Exercise data –
— Begin —
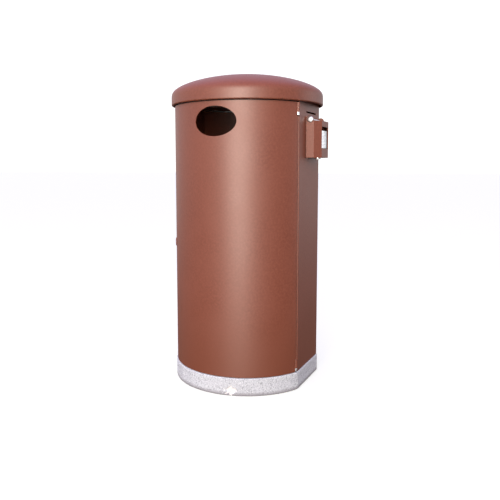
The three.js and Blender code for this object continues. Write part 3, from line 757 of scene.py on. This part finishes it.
def door_skin():
    """Plan: flange, fold, arc of radius R, fold, flange. The mouth is a patch in the middle."""
    corner = DOOR_R * np.array([math.sin(DOOR_HALF), -math.cos(DOOR_HALF)])
    flange = np.array([FLANGE_END, FLANGE_Y])
    tangent = corner - LEG * np.array([math.cos(DOOR_HALF), math.sin(DOOR_HALF)])
    fold = fillet(tangent, corner, flange, FOLD_R)
    trim = 63.9  # degrees, where the arc gives way to the fold
    mirror = np.array([-1.0, 1.0])
    sheet = Sheet(
        line(flange * mirror, fold[-1] * mirror), fold[::-1] * mirror,
        plan_arc(DOOR_R, -trim, trim), fold, line(fold[-1], flange),
    )
    middle = sheet.along[-1] / 2
    cut_arc = sheet.at(DOOR_R * math.sin(NOTCH), -DOOR_R * math.cos(NOTCH))
    cut_flange = sheet.at(HINGE_X - 5 * MM, FLANGE_Y)
    left_fold = sheet.at(*(fold[4] * mirror))
    right_fold = sheet.at(*fold[4])
    patch = 10 * MM
    reach = DOOR_R * math.asin(MOUTH[0] / DOOR_R) + patch
    columns = sheet.columns(
        6 * MM, cut_arc, cut_flange, left_fold, right_fold, middle - reach, middle + reach)
    top, low = MOUTH_Z + MOUTH[1] + patch - 3 * MM, MOUTH_Z - MOUTH[1] - patch
    barrel_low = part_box("hinge_pin_top")[0].z - 2 * MM
    barrel_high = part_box("hinge_door_leaf_bottom")[1].z + 1 * MM
    rows = np.unique(np.round(np.concatenate([
        [DOOR_BOTTOM, FOOT, barrel_high, barrel_low, DOOR_TOP],
        np.linspace(barrel_high, low, 60), np.linspace(low, top, 22)]), 6))
    oval = {
        "box": (middle - reach, middle + reach, low, top),
        "rings": 7,
        "edge": lambda p: mouth_edge(p, middle),
    }
    gone = [
        (cut_arc, cut_flange, barrel_low, DOOR_TOP), (cut_arc, cut_flange, 0, barrel_high),
        (0, left_fold, 0, FOOT), (right_fold, sheet.along[-1], 0, FOOT),
    ]
    return sheet_surface(sheet, columns, rows, gone, [oval])


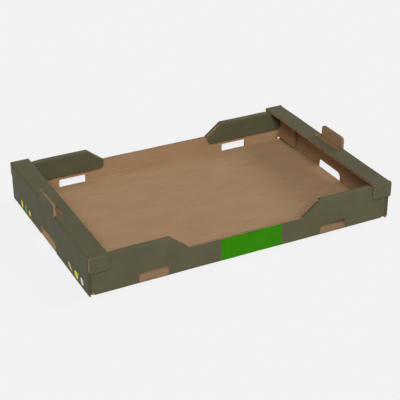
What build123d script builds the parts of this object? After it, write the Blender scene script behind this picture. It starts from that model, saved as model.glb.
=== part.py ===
— End —
Aim – Look for the word "scene" and return every line where it occurs.

Complete output –
The three.js and Blender code for this object continues. Write part 3, from line 757 of scene.py on. This part finishes it.
What build123d script builds the parts of this object? After it, write the Blender scene script behind this picture. It starts from that model, saved as model.glb.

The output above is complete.